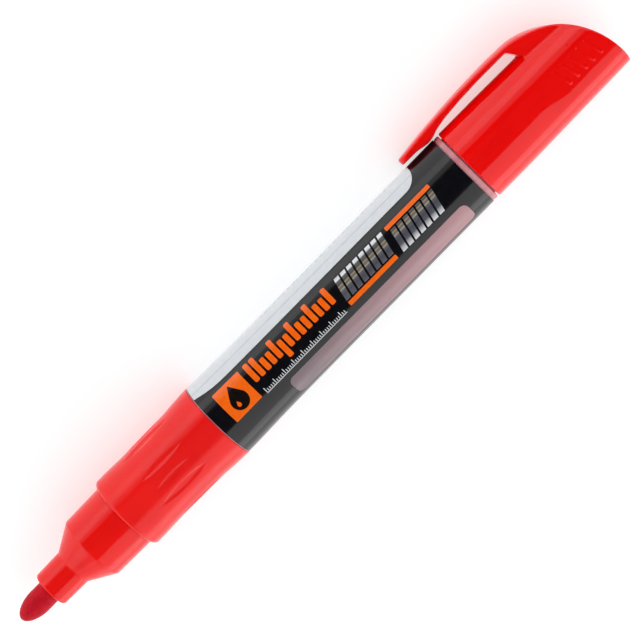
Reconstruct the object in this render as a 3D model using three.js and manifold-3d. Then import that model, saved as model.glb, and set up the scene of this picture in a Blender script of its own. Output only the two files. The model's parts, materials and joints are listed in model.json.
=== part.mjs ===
// Whiteboard marker with its cap posted on the tail, lying on its side.
// Millimetres, +Z up. The marker's axis runs along X, from the nib (low X) to the cap (high X).
// Every piece is first made in the marker's own frame: x = 0 at the nib's tip, the clip on the
// +Y side, and the printed front of the label facing +Z. The whole marker is then rolled about
// its axis until the clip leans on the table, as a marker lies when it is put down.

import * as THREE from 'three';
import { mergeVertices } from 'three/addons/utils/BufferGeometryUtils.js';
import Module from 'manifold-3d';

const wasm = await Module();
wasm.setup();

// ---- driving dimensions -------------------------------------------------------------------

const SIDES = 32;               // flats round the outer mouldings
const FINE_SIDES = 24;          // flats round the nib and its channel
const LIE_ANGLE = 22.0;         // degrees that the clip points below level when the marker lies down

const NIB_RADIUS = 2.5;
const NIB_LENGTH = 46.8;
const NIB_POINT = 4.8;          // length of the bullet-shaped writing end

const COLLAR_START = 7.85;      // the nozzle's front face, round the nib
const COLLAR_END = 14.3;
const CONE_END = 19.65;
const SEAT_RADIUS = 7.2;        // the cylinder that the cap grips when the marker is closed
const NOZZLE_FLANGE_END = 30.6;
const NOZZLE_PLUG_END = 42.0;

const GRIP_START = 28.5;
const GRIP_END = 54.0;
const GRIP_BORE = 7.15;
const GROOVE_MIDDLE = 41.8;

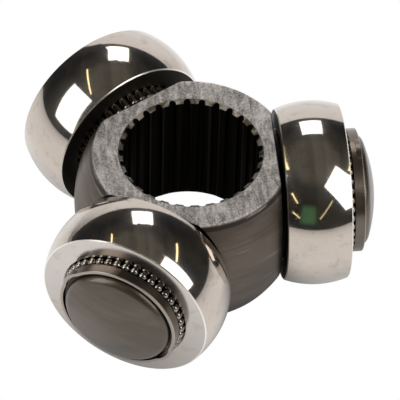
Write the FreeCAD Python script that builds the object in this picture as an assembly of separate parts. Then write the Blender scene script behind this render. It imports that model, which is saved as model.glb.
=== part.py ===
import FreeCAD, Part
import math
import os
from FreeCAD import Vector

# Tripod of a plunging constant velocity joint.
# Millimetres. The origin is the joint centre, where the three trunnion axes cross the spline axis.
# +Z runs along the spline axis, +X along trunnion 1. Trunnions 2 and 3 follow every 120 degrees.

# Spline of the hub bore. The gap is the width between two teeth at half their height.
SPLINE_TEETH = 29
SPLINE_ROOT_R = 15.5
SPLINE_TOOTH_HEIGHT = 0.9
SPLINE_GAP = 1.45
SPLINE_FLANK_ANGLE = 10.0
SPLINE_ROOT_ROUND = 0.4
SPLINE_PHASE = 0.87
SPLINE_TOP_LEAD_IN = 0.1
SPLINE_TOP_LEAD_DEPTH = 0.63
SPLINE_BOTTOM_LEAD_IN = 0.35
SPLINE_BOTTOM_LEAD_DEPTH = 1.44

# Hub: a barrel with rounded rims and a flat behind each roller
HUB_WAIST_R = 25.0
HUB_RIM_R = 20.85
HUB_HALF_HEIGHT = 15.35
HUB_RIM_ROUND = 1.3
HUB_FLAT_X = 18.3
HUB_FLAT_EDGE_ROUND = 0.35

# Rollers: each is a zone of a sphere with a cylindrical bore
ROLLER_R = 20.0
ROLLER_INNER_HALF = 7.4
ROLLER_OUTER_HALF = 6.5
ROLLER_BORE_R = 14.05
ROLLER_RIM_CHAMFER = 0.2
ROLLER_BORE_CHAMFER = 0.25
ROLLER_REST_GAPS = (1.0, 3.9, 0.9)

# Loose needle rollers: as many as fit round the bore
NEEDLE_R = 0.975
NEEDLE_LENGTH = 15.0
NEEDLE_RUNNING = 0.02
NEEDLE_SIDE_GAP = 0.02
NEEDLE_END_GAP = 0.1
NEEDLE_END_ROUND = 0.7

# Trunnions
TRUNNION_COUNT = 3
TRUNNION_STAND_OUT = 3.25
TRUNNION_DOME_R = 31.0
TRUNNION_END_ROUND = 1.8
BOSS_HEIGHT = 1.0
BOSS_ROLLER_GAP = 0.85

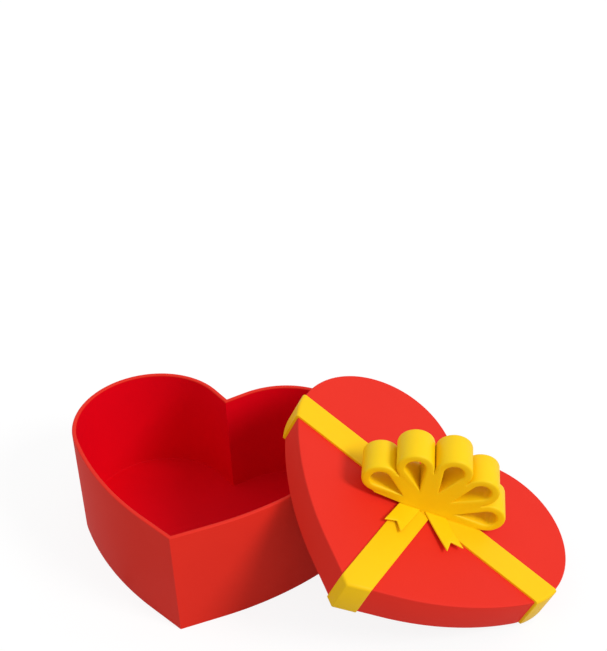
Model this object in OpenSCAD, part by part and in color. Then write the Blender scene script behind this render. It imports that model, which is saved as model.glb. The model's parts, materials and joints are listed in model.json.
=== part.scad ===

WHAT IS NEEDED> Everything from the first line above through the line that contains "wasm.setup();" should be duplicated exactly, please, and nothing beyond it.

ANSWER FOR THIS EXERCISE>
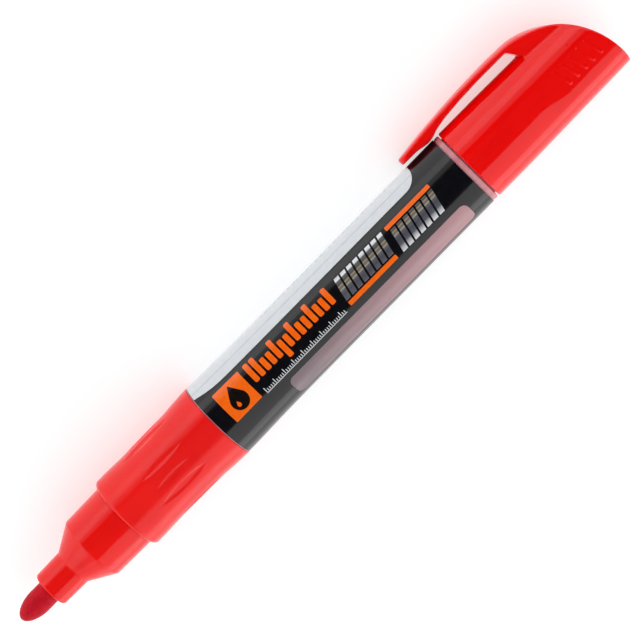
Reconstruct the object in this render as a 3D model using three.js and manifold-3d. Then import that model, saved as model.glb, and set up the scene of this picture in a Blender script of its own. Output only the two files. The model's parts, materials and joints are listed in model.json.
=== part.mjs ===
// Whiteboard marker with its cap posted on the tail, lying on its side.
// Millimetres, +Z up. The marker's axis runs along X, from the nib (low X) to the cap (high X).
// Every piece is first made in the marker's own frame: x = 0 at the nib's tip, the clip on the
// +Y side, and the printed front of the label facing +Z. The whole marker is then rolled about
// its axis until the clip leans on the table, as a marker lies when it is put down.

import * as THREE from 'three';
import { mergeVertices } from 'three/addons/utils/BufferGeometryUtils.js';
import Module from 'manifold-3d';

const wasm = await Module();
wasm.setup();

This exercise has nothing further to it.